Data-Driven Decarbonization: Machine Learning Insights into GHG Trends and Informed Policy Actions for a Sustainable Bangladesh

This work presents optimized decision tree-based ensemble machine learning models for predicting and quantifying the effects of greenhouse gas (GHG) emissions in Bangladesh. It aims to identify policy implications in response to significant environmental changes. The models analyze the emissions of CO₂, N₂O, and CH₄ from sectors including energy, industry, agriculture, and waste. We consider many parameters, including energy consumption, population, urbanization, gross domestic products, foreign direct investment, and per capita income. The data covers the period from 1971 to 2019. The model is trained using 80% of the dataset and validated using the remaining 20%. The hyperparameters, such as the number of estimators, maximum samples, maximum depth, learning rate, and minimum samples leaf, were optimized via particle swarm optimization.
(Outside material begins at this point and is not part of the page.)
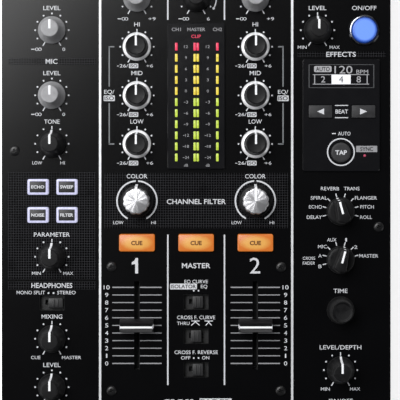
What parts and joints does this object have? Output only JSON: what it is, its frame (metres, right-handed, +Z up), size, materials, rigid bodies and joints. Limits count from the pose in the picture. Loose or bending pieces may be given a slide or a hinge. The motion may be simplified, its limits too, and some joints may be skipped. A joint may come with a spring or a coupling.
{
  "type": "dj mixer",
  "caption": "Compact two-channel mixing console: flat black control panel with turning knobs, sliding faders, lit buttons, level meter and display, on a low steel box with rubber feet.",
  "frame": {"origin": "on the resting surface under the middle of the mixer's outer box", "axes": "+X to the user's right, +Y away from the user towards the rear sockets, +Z up"},
  "size_m": [0.23, 0.32, 0.108],
  "materials": {
    "chassis_paint": "fine textured black powder coat on folded steel",
    "panel_paint": "satin black paint with a fine grain",
    "print_white": "screen-printed white ink",
    "trim_silver": "thin bright lines let into the panel",
    "window_plastic": "polished dark smoke acrylic",
    "black_knob": "soft matte black rubber",
    "grey_knob": "soft matte grey rubber",
    "silver_knob": "bright turned metal",
    "dark_button": "matte dark grey rubber",
    "pale_button": "lit translucent frame, lavender white",
    "cue_lens": "lit translucent orange",
    "blue_lens": "lit translucent blue",
    "led_red": "lit red lamp",
    "led_yellow": "lit yellow lamp",
    "led_green": "lit yellow-green lamp",
    "display_light": "lit segments of the display",
    "bezel_chrome": "polished bezel",
    "screw_black": "black-plated steel screws",
    "contact_metal": "plated contacts and sleeves",
    "socket_red": "moulded red insulator",
    "socket_white": "moulded white insulator",
    "black_plastic": "moulded black plastic",
    "foot_rubber": "black rubber",
    "board_green": "solder-masked circuit board with its components"
  },
  "bodies": {
    "chassis": {"base_pan": "chassis_paint", "top_panel": "panel_paint", "front_panel": "chassis_paint", "rear_panel": "chassis_paint", "control_board": "board_green", "input_output_board": "board_green", "power_supply_board": "board_green", "power_inlet": "black_plastic", "meter_window": "window_plastic", "effects_window": "window_plastic", "foot_front_left": "foot_rubber", "foot_front_right": "foot_rubber", "foot_rear_left": "foot_rubber", "foot_rear_right": "foot_rubber"},
    "aux_level_knob": {"aux_level_knob": "grey_knob"},
    "mic_level_knob": {"mic_level_knob": "grey_knob"},
    "mic_tone_knob": {"mic_tone_knob": "black_knob"},
    "effect_parameter_knob": {"effect_parameter_knob": "black_knob"},
    "headphone_mix_knob": {"headphone_mix_knob": "black_knob"},
    "headphone_level_knob": {"headphone_level_knob": "black_knob"},
    "master_level_knob": {"master_level_knob": "black_knob"},
    "booth_level_knob": {"booth_level_knob": "black_knob"},
    "send_level_knob": {"send_level_knob": "black_knob"},
    "level_depth_knob": {"level_depth_knob": "black_knob"},
    "channel_1_gain_knob": {"channel_1_gain_knob": "grey_knob"},
    "channel_1_high_knob": {"channel_1_high_knob": "silver_knob"},
    "channel_1_mid_knob": {"channel_1_mid_knob": "silver_knob"},
    "channel_1_low_knob": {"channel_1_low_knob": "silver_knob"},
    "channel_1_filter_knob": {"channel_1_filter_knob": "silver_knob"},
    "channel_2_gain_knob": {"channel_2_gain_knob": "grey_knob"},
    "channel_2_high_knob": {"channel_2_high_knob": "silver_knob"},
    "channel_2_mid_knob": {"channel_2_mid_knob": "silver_knob"},
    "channel_2_low_knob": {"channel_2_low_knob": "silver_knob"},
    "channel_2_filter_knob": {"channel_2_filter_knob": "silver_knob"},
    "effect_select_knob": {"effect_select_knob": "black_knob"},
    "channel_select_knob": {"channel_select_knob": "black_knob"},
    "time_knob": {"time_knob": "black_knob"},
    "echo_button": {"echo_button": "pale_button"},
    "sweep_button": {"sweep_button": "pale_button"},
    "noise_button": {"noise_button": "pale_button"},
    "filter_button": {"filter_button": "pale_button"},
    "channel_1_cue_button": {"channel_1_cue_button": "cue_lens"},
    "master_cue_button": {"master_cue_button": "cue_lens"},
    "channel_2_cue_button": {"channel_2_cue_button": "cue_lens"},
    "beat_down_button": {"beat_down_button": "dark_button"},
    "beat_up_button": {"beat_up_button": "dark_button"},
    "send_button": {"send_button": "blue_lens"},
    "tap_button": {"tap_button": "dark_button"},
    "effect_button": {"effect_button": "blue_lens"},
    "aux_source_switch": {"aux_source_switch": "black_plastic"},
    "headphone_mode_switch": {"headphone_mode_switch": "black_plastic"},
    "channel_1_input_switch": {"channel_1_input_switch": "black_plastic"},
    "channel_2_input_switch": {"channel_2_input_switch": "black_plastic"},
    "eq_curve_switch": {"eq_curve_switch": "black_plastic"},
    "crossfader_curve_switch": {"crossfader_curve_switch": "black_plastic"},
    "crossfader_reverse_switch": {"crossfader_reverse_switch": "black_plastic"},
    "channel_1_fader": {"channel_1_fader": "black_knob"},
    "channel_2_fader": {"channel_2_fader": "black_knob"},
    "crossfader": {"crossfader": "black_knob"},
    "power_rocker": {"power_rocker": "black_plastic"}
  },
  "joints": [
    {"name": "aux_level_turn", "type": "hinge", "parent": "chassis", "child": "aux_level_knob", "pos_m": [-0.0853, 0.0933, 0.0933], "axis": [0, 0, 1], "range_deg": [-150, 150]},
    {"name": "mic_level_turn", "type": "hinge", "parent": "chassis", "child": "mic_level_knob", "pos_m": [-0.0853, 0.0548, 0.0933], "axis": [0, 0, 1], "range_deg": [-150, 150]},
    {"name": "mic_tone_turn", "type": "hinge", "parent": "chassis", "child": "mic_tone_knob", "pos_m": [-0.0853, 0.0261, 0.0933], "axis": [0, 0, 1], "range_deg": [-150, 150]},
    {"name": "effect_parameter_turn", "type": "hinge", "parent": "chassis", "child": "effect_parameter_knob", "pos_m": [-0.0853, -0.0407, 0.0933], "axis": [0, 0, 1], "range_deg": [-150, 150]},
    {"name": "headphone_mix_turn", "type": "hinge", "parent": "chassis", "child": "headphone_mix_knob", "pos_m": [-0.0853, -0.0892, 0.0933], "axis": [0, 0, 1], "range_deg": [-150, 150]},
    {"name": "headphone_level_turn", "type": "hinge", "parent": "chassis", "child": "headphone_level_knob", "pos_m": [-0.0853, -0.1178, 0.0933], "axis": [0, 0, 1], "range_deg": [-150, 150]},
    {"name": "master_level_turn", "type": "hinge", "parent": "chassis", "child": "master_level_knob", "pos_m": [0, 0.1122, 0.0933], "axis": [0, 0, 1], "range_deg": [-150, 150]},
    {"name": "booth_level_turn", "type": "hinge", "parent": "chassis", "child": "booth_level_knob", "pos_m": [0, 0.139, 0.0933], "axis": [0, 0, 1], "range_deg": [-150, 150]},
    {"name": "send_level_turn", "type": "hinge", "parent": "chassis", "child": "send_level_knob", "pos_m": [0.0718, 0.0933, 0.0933], "axis": [0, 0, 1], "range_deg": [-150, 150]},
    {"name": "level_depth_turn", "type": "hinge", "parent": "chassis", "child": "level_depth_knob", "pos_m": [0.0854, -0.1077, 0.0933], "axis": [0, 0, 1], "range_deg": [-150, 150]},
    {"name": "channel_1_gain_turn", "type": "hinge", "parent": "chassis", "child": "channel_1_gain_knob", "pos_m": [-0.035, 0.1122, 0.0933], "axis": [0, 0, 1], "range_deg": [-150, 150]},
    {"name": "channel_1_high_turn", "type": "hinge", "parent": "chassis", "child": "channel_1_high_knob", "pos_m": [-0.035, 0.0835, 0.0933], "axis": [0, 0, 1], "range_deg": [-150, 150]},
    {"name": "channel_1_mid_turn", "type": "hinge", "parent": "chassis", "child": "channel_1_mid_knob", "pos_m": [-0.035, 0.0547, 0.0933], "axis": [0, 0, 1], "range_deg": [-150, 150]},
    {"name": "channel_1_low_turn", "type": "hinge", "parent": "chassis", "child": "channel_1_low_knob", "pos_m": [-0.035, 0.026, 0.0933], "axis": [0, 0, 1], "range_deg": [-150, 150]},
    {"name": "channel_1_filter_turn", "type": "hinge", "parent": "chassis", "child": "channel_1_filter_knob", "pos_m": [-0.035, -0.0077, 0.0933], "axis": [0, 0, 1], "range_deg": [-150, 150]},
    {"name": "channel_2_gain_turn", "type": "hinge", "parent": "chassis", "child": "channel_2_gain_knob", "pos_m": [0.035, 0.1122, 0.0933], "axis": [0, 0, 1], "range_deg": [-150, 150]},
    {"name": "channel_2_high_turn", "type": "hinge", "parent": "chassis", "child": "channel_2_high_knob", "pos_m": [0.035, 0.0835, 0.0933], "axis": [0, 0, 1], "range_deg": [-150, 150]},
    {"name": "channel_2_mid_turn", "type": "hinge", "parent": "chassis", "child": "channel_2_mid_knob", "pos_m": [0.035, 0.0547, 0.0933], "axis": [0, 0, 1], "range_deg": [-150, 150]},
    {"name": "channel_2_low_turn", "type": "hinge", "parent": "chassis", "child": "channel_2_low_knob", "pos_m": [0.035, 0.026, 0.0933], "axis": [0, 0, 1], "range_deg": [-150, 150]},
    {"name": "channel_2_filter_turn", "type": "hinge", "parent": "chassis", "child": "channel_2_filter_knob", "pos_m": [0.035, -0.0077, 0.0933], "axis": [0, 0, 1], "range_deg": [-150, 150]},
    {"name": "effect_select_turn", "type": "hinge", "parent": "chassis", "child": "effect_select_knob", "pos_m": [0.0854, -0.0139, 0.0933], "axis": [0, 0, 1], "range_deg": [-120, 90]},
    {"name": "channel_select_turn", "type": "hinge", "parent": "chassis", "child": "channel_select_knob", "pos_m": [0.0854, -0.0426, 0.0933], "axis": [0, 0, 1], "range_deg": [-60, 120]},
    {"name": "time_turn", "type": "hinge", "parent": "chassis", "child": "time_knob", "pos_m": [0.0854, -0.0723, 0.0933], "axis": [0, 0, 1], "continuous": true},
    {"name": "echo_press", "type": "slide", "parent": "chassis", "child": "echo_button", "axis": [0, 0, -1], "range_m": [0, 0.0008], "stiffness_N_per_m": 400, "springref_m": -0.0005},
    {"name": "sweep_press", "type": "slide", "parent": "chassis", "child": "sweep_button", "axis": [0, 0, -1], "range_m": [0, 0.0008], "stiffness_N_per_m": 400, "springref_m": -0.0005},
    {"name": "noise_press", "type": "slide", "parent": "chassis", "child": "noise_button", "axis": [0, 0, -1], "range_m": [0, 0.0008], "stiffness_N_per_m": 400, "springref_m": -0.0005},
    {"name": "filter_press", "type": "slide", "parent": "chassis", "child": "filter_button", "axis": [0, 0, -1], "range_m": [0, 0.0008], "stiffness_N_per_m": 400, "springref_m": -0.0005},
    {"name": "channel_1_cue_press", "type": "slide", "parent": "chassis", "child": "channel_1_cue_button", "axis": [0, 0, -1], "range_m": [0, 0.0008], "stiffness_N_per_m": 400, "springref_m": -0.0005},
    {"name": "master_cue_press", "type": "slide", "parent": "chassis", "child": "master_cue_button", "axis": [0, 0, -1], "range_m": [0, 0.0008], "stiffness_N_per_m": 400, "springref_m": -0.0005},
    {"name": "channel_2_cue_press", "type": "slide", "parent": "chassis", "child": "channel_2_cue_button", "axis": [0, 0, -1], "range_m": [0, 0.0008], "stiffness_N_per_m": 400, "springref_m": -0.0005},
    {"name": "beat_down_press", "type": "slide", "parent": "chassis", "child": "beat_down_button", "axis": [0, 0, -1], "range_m": [0, 0.0008], "stiffness_N_per_m": 400, "springref_m": -0.0005},
    {"name": "beat_up_press", "type": "slide", "parent": "chassis", "child": "beat_up_button", "axis": [0, 0, -1], "range_m": [0, 0.0008], "stiffness_N_per_m": 400, "springref_m": -0.0005},
    {"name": "send_press", "type": "slide", "parent": "chassis", "child": "send_button", "axis": [0, 0, -1], "range_m": [0, 0.0008], "stiffness_N_per_m": 400, "springref_m": -0.0005},
    {"name": "tap_press", "type": "slide", "parent": "chassis", "child": "tap_button", "axis": [0, 0, -1], "range_m": [0, 0.0008], "stiffness_N_per_m": 400, "springref_m": -0.0005},
    {"name": "effect_press", "type": "slide", "parent": "chassis", "child": "effect_button", "axis": [0, 0, -1], "range_m": [0, 0.0008], "stiffness_N_per_m": 400, "springref_m": -0.0005},
    {"name": "aux_source_slide", "type": "slide", "parent": "chassis", "child": "aux_source_switch", "axis": [1, 0, 0], "range_m": [-0.002, 0]},
    {"name": "headphone_mode_slide", "type": "slide", "parent": "chassis", "child": "headphone_mode_switch", "axis": [1, 0, 0], "range_m": [-0.0044, 0]},
    {"name": "channel_1_input_slide", "type": "slide", "parent": "chassis", "child": "channel_1_input_switch", "axis": [1, 0, 0], "range_m": [-0.002, 0.002]},
    {"name": "channel_2_input_slide", "type": "slide", "parent": "chassis", "child": "channel_2_input_switch", "axis": [1, 0, 0], "range_m": [-0.002, 0.002]},
    {"name": "eq_curve_slide", "type": "slide", "parent": "chassis", "child": "eq_curve_switch", "axis": [1, 0, 0], "range_m": [-0.002, 0]},
    {"name": "crossfader_curve_slide", "type": "slide", "parent": "chassis", "child": "crossfader_curve_switch", "axis": [1, 0, 0], "range_m": [-0.002, 0.002]},
    {"name": "crossfader_reverse_slide", "type": "slide", "parent": "chassis", "child": "crossfader_reverse_switch", "axis": [1, 0, 0], "range_m": [-0.002, 0]},
    {"name": "channel_1_fader_slide", "type": "slide", "parent": "chassis", "child": "channel_1_fader", "axis": [0, 1, 0], "range_m": [-0.0225, 0.0225]},
    {"name": "channel_2_fader_slide", "type": "slide", "parent": "chassis", "child": "channel_2_fader", "axis": [0, 1, 0], "range_m": [-0.0225, 0.0225]},
    {"name": "crossfader_slide", "type": "slide", "parent": "chassis", "child": "crossfader", "axis": [1, 0, 0], "range_m": [-0.0225, 0.0225]},
    {"name": "power_rocker_tip", "type": "hinge", "parent": "chassis", "child": "power_rocker", "pos_m": [0.096, 0.147, 0.044], "axis": [1, 0, 0], "range_deg": [-16, 0]}
  ]
}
The models were tested, and their forecasts were extended till 2041. An examination of feature importance has identified energy consumption as a critical factor in greenhouse gas emissions, acknowledging the positive effects of clean energy in accordance with the clean development mechanism. The results demonstrate a robust model performance, with an R² score of approximately 0.90 for both the training and testing datasets. The bagging decision tree model showed the lowest mean squared error of 151.3453 and the lowest mean absolute percentage error of 0.1686. The findings of this study will help decision-makers understand the complex connections between socioeconomic conditions and the elements that contribute to greenhouse gas emissions. The discoveries will enable more precise monitoring of national greenhouse gas (GHG) inventories, allowing for focused efforts to mitigate climate change in Bangladesh.